Blackburn sees the moving bull's-eye everywhere in the modern world. The Truth has been downgraded to "truth", in "sneer quotes". Much of this book is about long-running battles between absolutists and relativists. As Blackburn tells it, peace breaks out only when the quasi-realists arrive and suggest we should probably just get on with things. The truth remains a reasonable target, principally because it gets results. In the real world, there are winners and losers: winners draw up accurate maps and design mobile phones, losers read tea leaves and gaze into crystal balls.

An accomplished populariser, Blackburn uses topical examples, from global warming to fox-hunting, and has some nice bons mots. But he offers no statistical evidence for his conviction that there is a "stampede to weird faiths and strange cults". The vast majority are not undergoing Mayan rebirthing ceremonies or being probed by aliens.

Blackburn is a sensible man and wants people to be sensible. He hates astrology, homoeopathy, feng shui and self-help, and has the discriminating mind one might expect of a professor of philosophy at Cambridge. He is firmly in the analytical camp and misses no opportunity to take potshots at Continental philosophers, although he doesn't really engage with them. To his credit, he is unusually sympathetic to Nietzsche and is interesting on Wittgenstein, David Davidson and Richard Rorty.

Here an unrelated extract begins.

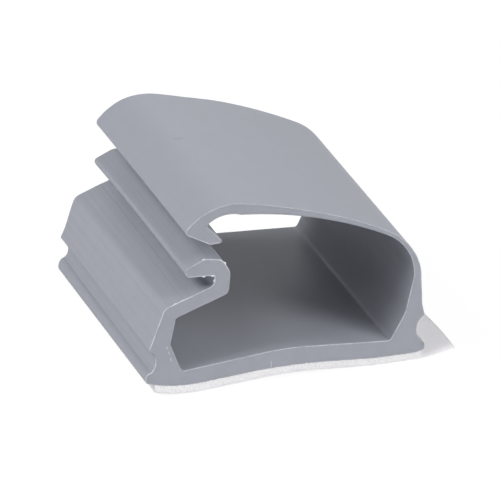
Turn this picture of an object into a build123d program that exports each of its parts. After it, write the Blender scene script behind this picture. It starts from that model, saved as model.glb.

In Blackburn's view, the quest for truth has utility: "By following scientific method, we get things that work." He wants philosophers to have confidence in the words they use, and to "take the postmodernist inverted commas off things that ought to matter to us: truth, reason, objectivity." After all, as Nietzsche observed, "Truth is the kind of error without which a certain species could not live."